The Miami Beach City Council declined to take action on the Academy’s proposal for re-zoning of its property on Alton Road to permit building of a $750,000 school building. In so doing, the council ignored Academy sponsors who picketed the Council chambers.

The council instead named a committee to find a “suitable location” for the school. The committee was instructed to consider the Alton Road site, which is across the street from the St. Patrick’s Roman Catholic Church. In literature distributed before the meeting, Msgr. Willim Barry, pastor of the church, was described as “violently opposed” to building of a Jewish school in the same neighborhood.

However, both proponents and foes of the Alton Road site deplored injection of a Catholic-Jewish issue in the dispute.
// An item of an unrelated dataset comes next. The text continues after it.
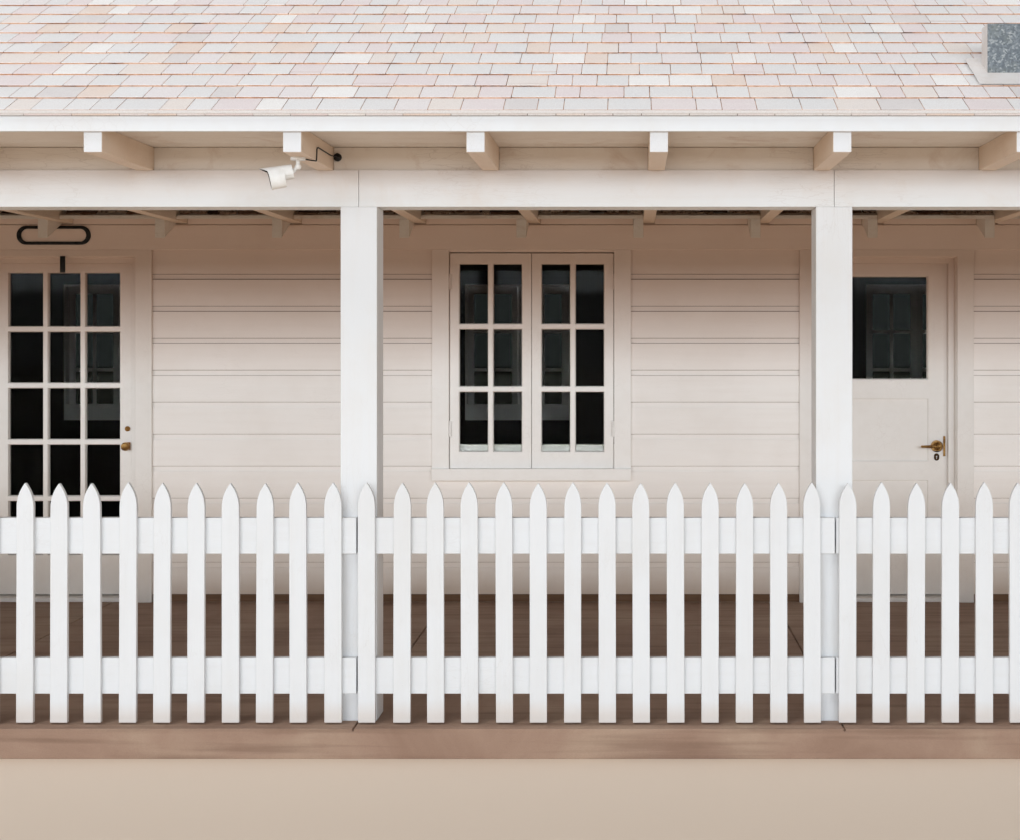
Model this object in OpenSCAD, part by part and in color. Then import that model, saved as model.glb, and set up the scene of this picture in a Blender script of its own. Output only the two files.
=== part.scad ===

Carl R. Hoffman, attorney for property owners opposing the site, who was named a member of the special committee to find a new location, said that his clients objected because they felt the site should either be developed residentially or as part of beautifucation of the approach to a new causeway. He said “We would oppose it just as much if it was a Catholic or Protestant school.”

Other members of the special committee are Rabbi Alexander Gross, principal of the day school; Ben Cohen, attorney for the school; and Ben Segal, president of the Miami Beach Board of Realtors. The committee was instructed to report back to the city council at its next session on May 18.